++++ Data section

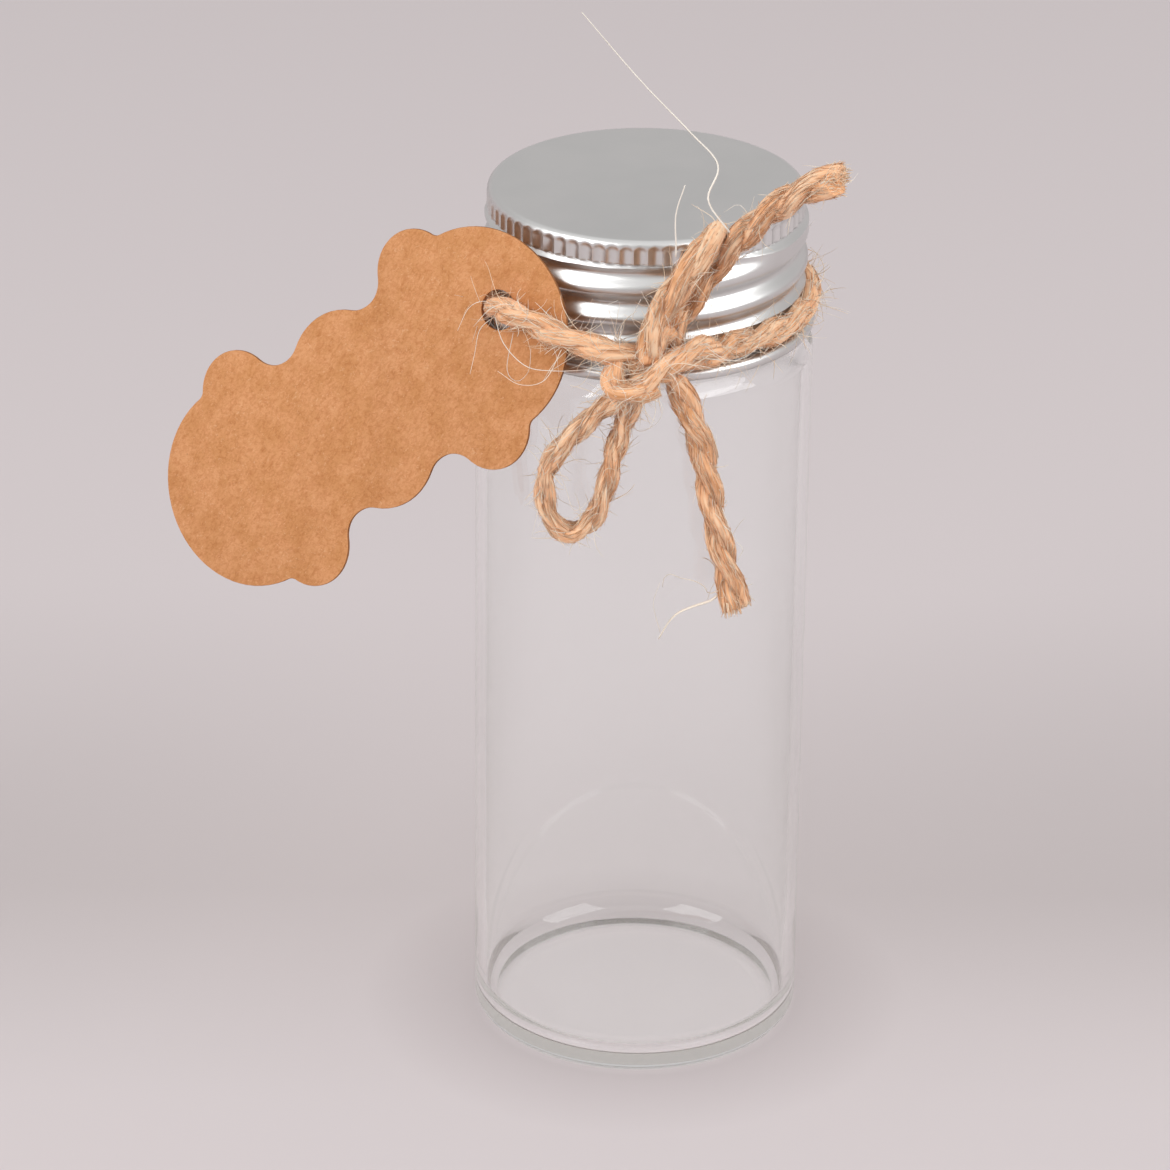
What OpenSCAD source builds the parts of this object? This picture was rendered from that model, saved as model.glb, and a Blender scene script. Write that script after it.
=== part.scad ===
// A glass tube bottle with a rolled aluminium screw cap, a sealing liner, a jute
// twine tied in a bow round the cap, and a wavy card tag for the message.
// Millimetres, +Z up. The origin is the centre of the base and the bow faces -Y.

/* [Bottle] */
// Outside diameter of the glass body
body_d = 47; // [46:0.5:50]
// Height of the glass from the base to the rim of the mouth
glass_h = 126.4; // [100:0.2:160]
// Thickness of the body's wall
wall = 1.6; // [1.2:0.1:2.2]
// Thickness of the floor at its edge
base_t = 1.6; // [1.2:0.2:4]
// How far the inside of the floor domes up in the middle
floor_dome = 0.9; // [0.2:0.1:2]
// Radius of the rounded heel between floor and body
heel_r = 2; // [1.6:0.2:4]

/* [Neck and mouth] */
// Outside diameter of the neck, at the root of its thread
neck_d = 41.3; // [40:0.1:43]
// Thickness of the neck's wall
neck_wall = 1.8; // [1.4:0.1:2.4]
// Height of the neck, from the shoulder's top to the rim
neck_h = 19; // [17:0.5:24]
// Radius of the two rounded edges of the rim
rim_r = 0.6; // [0.3:0.1:0.8]
// How far the glass thread stands out from the neck
thread_h = 0.7; // [0.5:0.05:0.8]
// Rise of the thread in one turn
thread_pitch = 4.3; // [4:0.1:5]
// Turns of thread on the glass
thread_turns = 1.9; // [1.2:0.1:2]

/* [Cap] */
// Height of the cap from the curled lip to the flat top
cap_h = 20; // [19.4:0.2:24]
// Thickness of the aluminium sheet
sheet_t = 0.3; // [0.25:0.05:0.4]
// Thickness of the sealing liner
liner_t = 1.2; // [0.8:0.1:1.8]
// Radius of the rounded edge round the flat top
top_edge_r = 1.1; // [0.8:0.1:1.4]
// Height of the knurled grip band
knurl_h = 3.2; // [2.6:0.1:3.6]
// Number of teeth round the grip band
knurl_count = 72; // [48:2:96]
// Depth of the grip band's teeth
knurl_depth = 0.4; // [0.2:0.05:0.45]
// How far the beads stand out from the plain skirt below them
bead_proud = 0.6; // [0.4:0.05:0.8]
// Turns of the rolled groove that forms the cap's thread
groove_turns = 2.4; // [1.6:0.1:2.5]
// Height of the plain band that the twine lies round
twine_seat_h = 3.9; // [3.2:0.1:5]
// Diameter of the curl along the lip
curl_d = 1.9; // [1.4:0.1:2.4]

/* [Running clearances] */
// Gap between the neck's thread and the inside of the cap
thread_gap = 0.2; // [0.15:0.05:0.4]
// Gap between the cap's rolled ridge and the neck
ridge_gap = 0.3; // [0.2:0.05:0.4]
// Gap above and below the liner
seat_gap = 0.05; // [0.02:0.01:0.1]
// Gap between the card's plane and the cap's upper edge
tag_gap = 0.75; // [0.2:0.05:1]

/* [Tag] */
// Length of the card from end to end
tag_l = 72.8; // [66:0.2:80]
// Width of the card over its four corner waves
tag_w = 35.8; // [34:0.2:40]
// Width of the card over its two middle waves
tag_waist_w = 28.8; // [27:0.2:31]
// Thickness of the card
tag_t = 0.5; // [0.3:0.1:0.8]
// Radius of the two end waves
tag_end_r = 14.4; // [13.5:0.1:15]
// Radius of the four corner waves
tag_corner_r = 6.1; // [5:0.1:7]
// Distance of the corner waves from the middle of the card
tag_corner_x = 17.3; // [16:0.1:18.5]
// Diameter of the punched hole
tag_hole_d = 5.5; // [5:0.25:7]
// Distance of the hole from the near end of the card
tag_hole_inset = 9.8; // [8:0.2:14]
// Distance of the hole from the card's long centre line
tag_hole_off = 0.96; // [-1:0.02:1]
// Height of the hole above the cap's lip
tag_hole_up = 8.5; // [6:0.1:11]
// Turn of the card's face from straight ahead towards the left
tag_yaw = 33; // [25:1:40]
// Lean of the card's top backwards
tag_lean = 15; // [8:1:20]
// Turn of the card in its own plane, raised by the bow
tag_roll = 41.5; // [30:0.5:50]
// Place of the hole along the card's level line, from where the card meets the cap
tag_shift = -6.9; // [-9:0.1:-5]

/* [Twine] */
// Diameter of the jute twine
twine_d = 2.6; // [2:0.1:2.6]

/* [Hidden] */
$fn = 96;
// Overlap of solids that are joined, and overshoot of cutters
eps = 0.05;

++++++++

* **Directions**
Only the lines from the opening of the material through the line with "bow faces -Y." should be echoed, exactly as written.

* **Right answer**
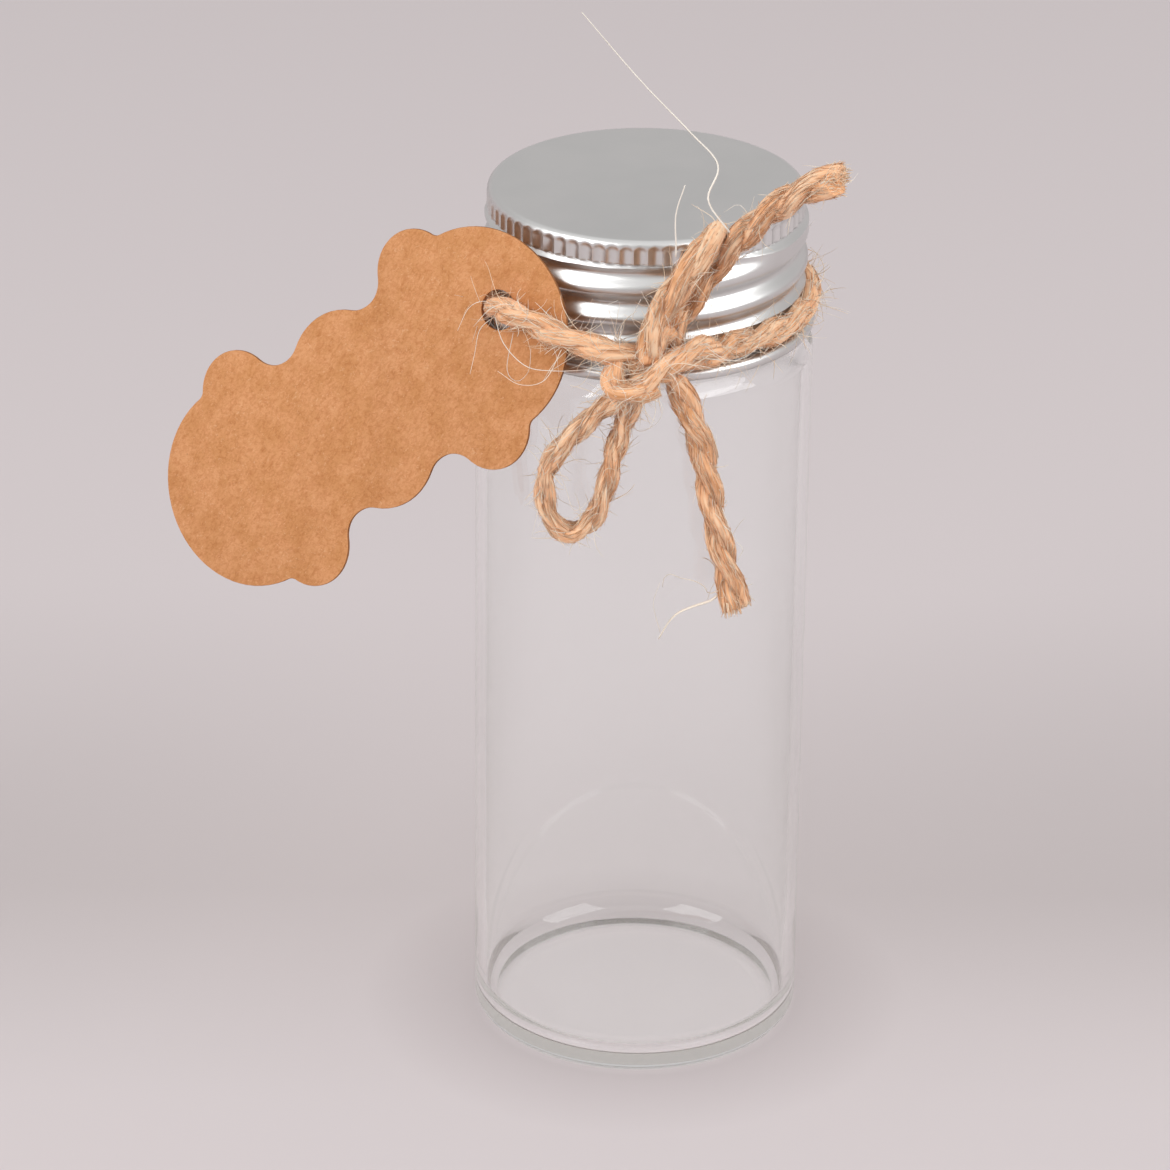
What OpenSCAD source builds the parts of this object? This picture was rendered from that model, saved as model.glb, and a Blender scene script. Write that script after it.
=== part.scad ===
// A glass tube bottle with a rolled aluminium screw cap, a sealing liner, a jute
// twine tied in a bow round the cap, and a wavy card tag for the message.
// Millimetres, +Z up. The origin is the centre of the base and the bow faces -Y.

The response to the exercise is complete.